The residents of Syria’s besieged city of Aleppo received a text Sunday, believed to have come from the dictatorship of Bashar al-Assad, demanding they leave the city or perish when a “strategically planned assault using high precision weapons occurs within 24 hours.”
CNN notes that, on Monday, residents had still not seen evidence of the assault beginning. Many had refused to leave “on principle,” CNN notes, quoting a schoolteacher who said: “We want the world to know we are here to stay, not… because we could not go out. We could have gone out many times — death might come, but death might come anywhere. But our freedom cannot be found anywhere.”

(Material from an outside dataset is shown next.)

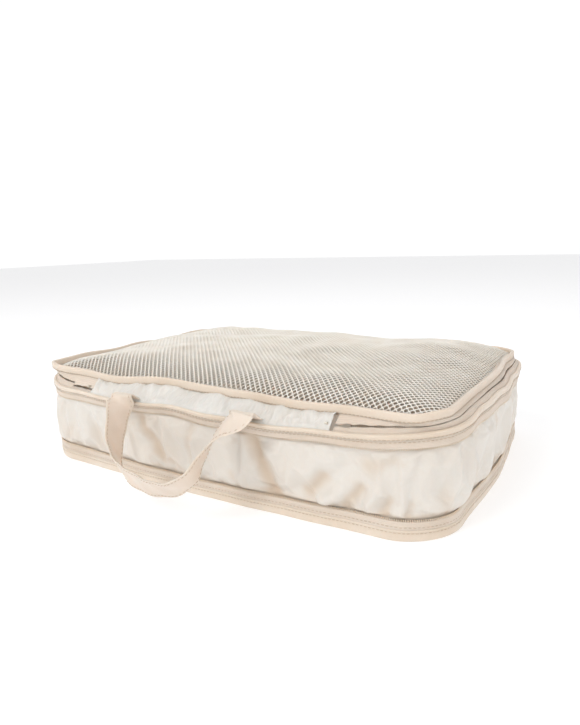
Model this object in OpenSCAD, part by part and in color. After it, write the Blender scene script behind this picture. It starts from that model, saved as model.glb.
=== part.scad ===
// Compression packing cube: a shallow fabric box with a zipped mesh lid, a folding
// gusset that a second zip closes up, and a strap handle on its long front side.
// Millimetres. The origin is at the centre of the base, on the floor.
// +X runs along the handle side, the handle faces -Y and +Z is up.

/* [Body] */
// Length of the base between its short sides, before they bulge
body_l = 400; // [320:10:460]
// Depth of the base from the handle side to the back, before they bulge
body_w = 280; // [230:10:320]
// Corner radius of the base
corner_r = 42; // [36:1:60]
// Height of the bottom binding
bottom_binding_h = 8.5; // [6:0.5:10]
// Height of the expansion gusset that shows between the two compression tapes
gusset_h = 50.5; // [30:0.5:80]
// Height of the mesh dome above its own edge
dome_h = 16; // [4:1:24]

/* [Sewn parts] */
// Thickness of a rolled binding
binding_t = 3; // [2.4:0.1:3.6]
// Thickness of a zip tape and of one fabric layer
tape_t = 1; // [0.8:0.1:1.2]
// Width of the visible zip tape beside a binding
tape_w = 5.5; // [4:0.5:7]
// Thickness of a zip coil
coil_t = 2.2; // [1.8:0.1:2.4]
// Length of the fabric hinge in the front of the lid
hinge_l = 236; // [160:2:260]

/* [Handle] */
// Width of the handle strap
strap_w = 22; // [18:1:26]
// Thickness of the doubled handle strap
strap_t = 1.6; // [1.2:0.1:2.2]
// Distance between the centres of the two handle ends
handle_span = 120; // [90:2:150]
// Reach of the handle from its seam to the bottom of the loop
handle_reach = 64; // [50:1:80]
// Angle of the resting handle below the horizontal
handle_droop = 53; // [30:1:70]

/* [Zip sliders] */
// Length of a slider along its zip
slider_l = 10; // [8:0.5:12]
// Length of a puller from its crossbar to its tip
puller_l = 25; // [18:1:32]
// Distance of each main slider's centre from the middle of the back
main_slider_x = 7; // [6:0.5:20]
// Place of the compression slider along the back when the cube is expanded
compression_slider_x = -120; // [-130:5:-100]

/* [Hidden] */
// Clearance between pieces that slide past each other
gap = 0.3;
corner_steps = 7;
side_steps = 8;

// Heights of the layers, from the base up.
lower_tape_top = bottom_binding_h + tape_w;
lower_coil_top = lower_tape_top + coil_t;
upper_coil_z = lower_coil_top + gusset_h;
upper_tape_z = upper_coil_z + coil_t;
mid_binding_z = upper_tape_z + 3.3;
shoulder_z = mid_binding_z + 6.6;
mid_binding_top = shoulder_z + tape_t;
top_binding_top = mid_binding_top + 8.8;
mesh_edge_z = mid_binding_top + 3.8;

// A level is [half length, front reach, back reach, corner radius, front bulge, side bulge].
// The back stays straight, because the sliders run along it.
base_level = [body_l / 2, body_w / 2, body_w / 2, corner_r, 5, 5];
mid_level = [body_l / 2 + 5, body_w / 2 + 6, body_w / 2, corner_r + 8, 10, 3];
top_level = [body_l / 2 - 7, body_w / 2 - 7, body_w / 2 - 16, corner_r - 4, 1.5, 4];
zip_level = (mid_level + top_level) / 2;

// Offsets from a level's outline to the two faces of a piece in the sewn edge.
binding_out = binding_t / 2 + 0.1;
binding_in = binding_out - binding_t;
seam_tape_in = binding_in - 1.8;
gusset_in = seam_tape_in - tape_t;
stitch_proud = 0.3;
stitch_h = 0.7;
slit_half = 0.8;

// The handle's pivot line, just outside the middle binding.
pivot_y = -(mid_level[1] + mid_level[4] + 4.2);
pivot_z = mid_binding_top + strap_t / 2;
strap_start = 1;
strap_bow = 8;
strap_steps = 44;

// The zips' lines along the straight back.
main_zip_y = zip_level[2];
compression_zip_y = base_level[2];

FABRIC = [0.91, 0.885, 0.85];
TAPE = [0.9, 0.85, 0.79];
BINDING = [0.925, 0.87, 0.81];
STRAP = [0.92, 0.86, 0.8];
THREAD = [0.8, 0.68, 0.57];
NET = [0.93, 0.91, 0.87];
METAL = [0.72, 0.69, 0.63];

// ---- Outlines ----

function corner_arc(cx, cy, r, from) =
    [for (i = [0:corner_steps]) let (a = from + 90 * i / corner_steps) [cx + r * cos(a), cy + r * sin(a)]];

// Points between a and b, pushed out along n by a parabola of the given height.
function bulged_side(a, b, n, bulge) =
    [for (i = [1:side_steps - 1]) let (t = i / side_steps) a + (b - a) * t + n * bulge * 4 * t * (1 - t)];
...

By Tuesday, however, outlets reported the obvious beginning of a new military campaign. The Russian government, Assad’s most steadfast ally, confirmed that it had begun bombing targets in Homs and Idlib provinces, but not Aleppo city. Fox News quotes Russian Defense Minister Sergei Shoigu stating that the attacks will target “ammunition depots, training camps and armaments factories in the rebel-held province of Idlib and the central province of Homs.”
Activists told Fox News, however, that the bombs have begun to fall in east Aleppo.
Some civilians lack the means to relocate, unlike those who chose to stay, and are rapidly running out of options for sustenance. Some have begun growing small crops on their rooftops but have no means of cooking — CNN reports a gas cylinder to cook costs about $200. Meat and bread are in short supply.
Russian and Syrian officials have long maintained that the assault on Aleppo — for which there are no official death tolls, but an outsized number of children are believed to be among the casualties — is a necessary part of the war on “terrorists,” and Russia initially entered the Syrian fray arguing that the fight against the Islamic State required a more global effort. But the Islamic State has made its base in Raqqa, far south of the nation’s largest city of Aleppo. Aleppo itself has no known Islamic State presence. CNN estimates 275,000 civilians remain trapped in Aleppo.
What Aleppo does have is jihadists belonging to the al-Nusra Front, formerly the armed Syrian wing of al-Qaeda, and a variety of other anti-Assad Sunni jihadist elements. These have begun to turn on the more moderate Syrian rebels of the Free Syrian Army, attacking each other instead of Russian-backed Assad forces.
Unlike other volatile areas of Syria, Aleppo is also not part of Rojava, or Syrian Kurdistan, and does not boast the presence of the formidable Kurdish Peoples’ Protection Units (YPG and YPJ). These forces have instead dedicated themselves to the liberation of Islamic State-held territories.
The Syrian government is boasting of “killing scores” in the latest assault on the Aleppo region on the web page of its state-run media outlet SANA. The Syrian army, in an article published Tuesday reads, “continued targeting terrorists’ positions and hotbeds in different areas across the country, eliminating scores of them and destroying their weaponry.” SANA claims Russian officials have warned the current operation may expand deeper into “other areas” outside of Homs and Idlib, without specifically mentioning Aleppo.
The Assad regime and its Russian allies have added to their arguments the claim that rebels have gotten their hands on chemical weapons and are actively using them against Syrian soldiers. Both nations are petitioning the United Nations to intervene.
Assad has repeatedly employed the use of chemical weapons on civilians since the civil war began in 2011.
These accusations do not appear to affect the government’s attempt at selling Aleppo as a metropolitan tourist destination, and not a war zone. In October, the government released a video encouraging Syrians to “holiday” in Aleppo as the year draws to a close.